Tennisstar Novak Djoković solidarisiert sich
Die Machtbasis der Fortschrittspartei bröckelt. Diese reagiert darauf mit Repression und Einschüchterung. SNS-Politiker drohen, dass Studenten ihre Stipendien verlieren und das Studienjahr ein verlorenes ist. Auch tauchen immer wieder Provokateure auf, die Studierende angreifen – etwa indem sie mit Autos in die Kundgebungen fahren. Das passierte auch wieder am Freitag. Bereits am 16. Januar wurde die Jurastudentin Sonja von einem Auto erfasst. Sie musste im Krankenhaus behandelt werde. Mit ihr solidarisierten sich zwei Schwergewichte der serbischen Gesellschaft: der Tennisstar Novak Djoković und Patriarch Porfirije, Oberhaupt der Serbisch-Orthodoxen Kirche.
Präsident Vučić steckt in der Sackgasse. Konnte er frühere Protestbewegungen gegen ihn und seine SNS vorwerfen, vom Ausland gesteuert zu sein, ist das nun nicht so einfach möglich. Bei den Kundgebungen gibt es praktisch keine EU-Fahnen; zwar beteiligt sich die Opposition an den Protesten, sie hat aber bislang kaum Einfluss. Außerdem ist es der Präsident selbst, der sich der Europäischen Union und vor allem Deutschland an den Hals geworfen hat, indem er die Lithiumvorkommen des Landes verscherbeln will – gegen den Willen der Mehrheit der Bevölkerung. Für Brüssel und Berlin ist Vučić als Garant für die reibungslose Ausbeutung der wertvollen Rohstoffe noch unersetzlich.

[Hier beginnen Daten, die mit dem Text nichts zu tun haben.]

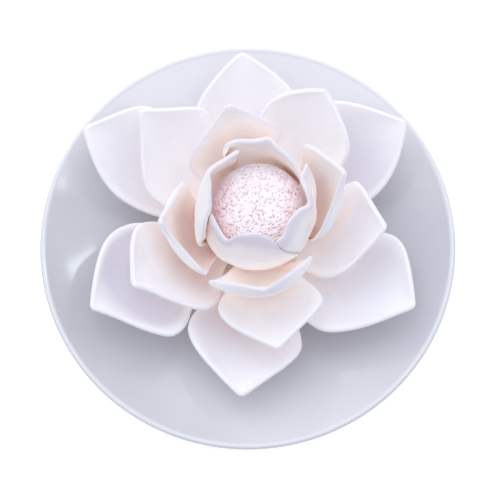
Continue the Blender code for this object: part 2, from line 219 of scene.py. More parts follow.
# Fine meshes of the petals.
PETAL_ROWS, PETAL_COLUMNS = 50, 33
TIP_CROWDING = 1.6  # power by which the rows of the grid crowd towards the tip
RIM_ROUND = 0.9  # mm over which a petal's wall rounds off to its edge
RIM_SWELL, RIM_SWELL_WIDTH = 0.05, 5.0  # the wall is thicker by this share, so near the rim
WOBBLE, WOBBLE_LENGTH = 0.35, 17.0  # mm, uneven shaping by hand
WOBBLE_FROM, WOBBLE_FADE = 0.35, 0.4  # shares of the length
WOBBLE_STEPS = (7.31, 3.17, 5.71)  # from one petal's part of the noise to the next one's

# The right and the front cup petal are smoothed together along their common edge, so that no
# crease shows there. Pairs are (clockwise, anticlockwise) edge.
SEAM_ROUND = 0.1
SEAM_LAP = 0.008  # by which each reaches past the seam, as a share of its half width
SEAM_WIDTH = 1.2
SEAM_OPENNESS = 0.7
EDGE_ROUNDS = dict(cup_petal_right=(SEAM_ROUND, RIM_ROUND), cup_petal_front=(RIM_ROUND, SEAM_ROUND))
EDGE_LAPS = dict(cup_petal_right=(SEAM_LAP, 0), cup_petal_front=(0, SEAM_LAP))

# Painted warm shade in a petal's hollow, on its inner face, strongest at the root.
HOLLOW_TO = 0.72  # share of the length where it ends
HOLLOW_FADE = 0.36
HOLLOW_SHADES = dict(
    middle_petal_5=0.95, upper_petal_4=1.0, upper_petal_2=0.75, outer_petal_4=0.4, outer_petal_5=0.15,
    cup_petal_back=0.2, cup_petal_left=0.1, cup_petal_right=0.2, upper_petal_1=0.5,
    middle_petal_3=0.05, middle_petal_1=0.1,
)

# Painted cool shade over the middle of an inner face. Pairs are (clockwise, anticlockwise) side.
MARGIN = 0.36  # share of the half width and of the length over which it fades to the edges
SHADES = dict(
    outer_petal_5=(2.6, 0.9), outer_petal_6=(0.4, 0.6), outer_petal_2=(0.9, 0.6),
    outer_petal_4=(0.6, 0.3), middle_petal_3=(0.4, 0.4), outer_petal_3=(0.3, 0.7),
    middle_petal_1=(0.1, 0.1), cup_petal_left=(0.3, 0.3), cup_petal_right=(0.5, 0.3),
    middle_petal_2=(0.2, 0.1), outer_petal_1=(0.1, 0.2), middle_petal_4=(0.2, 0.2),
)

# The same painted shade on outer faces below the rim, and on every rim, on its inner and its outer face.
LIP_FROM, LIP_FADE = 0.72, 0.24  # shares of the length
LIP_SHADES = dict(
    cup_petal_front=(1.1, 1.2), cup_petal_right=(1.3, 0.3), upper_petal_3=(0.5, 1.2),
    cup_petal_left=(0.3, 0.1), upper_petal_4=(0.3, 0.3), upper_petal_2=(0.6, 0.3),
)
RIM_SHADE, RIM_UNDER = 0.25, 0.65
RIM_SHADE_WIDTH = 1.6  # mm

# Camera: it looks down steeply, and aims a little below and to the right of the rim's centre.
CAMERA_ELEVATION = 75.0
CAMERA_DISTANCE = 0.750
CAMERA_LENS = 160.4
CAMERA_SENSOR = 36.0
AIM_RIGHT, AIM_DOWN = 0.741 * MM, 2.239 * MM


def smoothstep(x):
    x = np.clip(x, 0, 1)
    return x * x * (3 - 2 * x)


# ---------------------------------------------------------------- petal surfaces


def bezier(points, t):
    a, b, c, d = points
    s = 1 - t
    return s**3 * a + 3 * s * s * t * b + 3 * s * t * t * c + t**3 * d


def bezier_direction(points, t):
    a, b, c, d = points
    s = 1 - t
    along = s * s * (b - a) + 2 * s * t * (c - b) + t * t * (d - c)
    return along / np.linalg.norm(along, axis=-1, keepdims=True)


def half_width(petal, side, length, t):
    """Half width of one side at shares t of the length: grows from the neck, then closes to the tip."""
    full = petal["width"] / 2
    neck = petal["neck"]
    widest = petal["widest"][side]
    growing = neck + (full - neck) * np.sin(np.minimum(t / widest, 1) * pi / 2) ** petal["growth"][side]
    u = np.clip((t - widest) / (1 - widest), 0, 1)
    rounded = np.cos(u * pi / 2)
    pointed = (1 + np.cos(u * pi)) / 2
    closing = full * np.clip(rounded + (pointed - rounded) * petal["ogee"][side], 0, 1)
    to_tip = (1 - t) * length
    rounding = 2 * TIP_RADIUS * to_tip * np.exp(-to_tip / TIP_FADE)
    closing = np.maximum(np.sqrt(closing**2 + rounding), TIP_HALF_WIDTH)
    return np.where(t < widest, growing, closing)


def unit(azimuth):
    return np.array((cos(radians(azimuth)), sin(radians(azimuth)), 0.0))


def petal_surface(petal, t, v):
    """Points of an open petal, in mm, from the flower's axis."""
    root = unit(petal["azimuth"] - petal["swing"]) * petal["root_r"]
    root[2] = petal["root_z"]
    tip = unit(petal["azimuth"]) * petal["reach"]
    tip[2] = petal["tip_z"]
    outward = np.array((tip[0] - root[0], tip[1] - root[1], 0))
    outward /= np.linalg.norm(outward)
    up = np.array((0, 0, 1.0))
    handle = np.linalg.norm(tip - root) * petal["handle"]
    rise, pitch = radians(petal["rise"]), radians(petal["pitch"])
    first = root + (outward * cos(rise) + up * sin(rise)) * handle
    second = tip - (outward * cos(pitch) + up * sin(pitch)) * handle
    midrib = (root, first, second, tip)

    t3 = t[..., None]
    along = bezier_direction(midrib, t3)
    across = np.array((-outward[1], outward[0], 0.0))
    inward = np.cross(along, across)
    inward /= np.linalg.norm(inward, axis=-1, keepdims=True)
    length = np.linalg.norm(tip - root)
    left, right = (half_width(petal, side, length, t) for side in (0, 1))
    share = (1 + np.sin(v * pi / 2)) / 2
    width = (right + (left - right) * share) * (1 + petal["lean"] * v)
    tuck_left, tuck_right = petal["tuck"]
    tuck = (tuck_right + (tuck_left - tuck_right) * share) * smoothstep(t / TUCK_FULL)
    fold = np.radians(petal["fold"] + (petal["tip_fold"] - petal["fold"]) * t + tuck)
    bulge = np.sin(pi * t)
    side = width * np.sin(fold * v) / fold
    lift = width * (1 - np.cos(fold * v)) / fold
    lift = lift - petal["flare"] * width * np.maximum(2 * abs(v) - 1, 0) ** 2 * bulge
    shift = petal["skew"] * width * v * bulge
    side, lift, shift = side[..., None], lift[..., None], shift[..., None]
    return bezier(midrib, t3) + across * side + inward * lift + along * shift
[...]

Das System Vučić beruht auf der Zustimmung der Mehrheit der Bevölkerung. Um sich diese zu sichern, hat er und seine SNS nun begonnen, eine Gegenbewegung zur studentischen aufzubauen. Deren Auftakt war am Freitag eine Massenkundgebung in der zentralserbischen Stadt Jagodina. Dort warnte Vučić davor, dass Serbien von innen und außen angegriffen wird, um die Eigenständigkeit und Unabhängigkeit zu sichern, hob er die Bewegung für Volk und Staat aus der Taufe. Dass nun Tausende Menschen an der Veranstaltung teilnahmen, kann indes nicht darüber hinwegtäuschen, dass die Macht der SNS am Schwinden ist.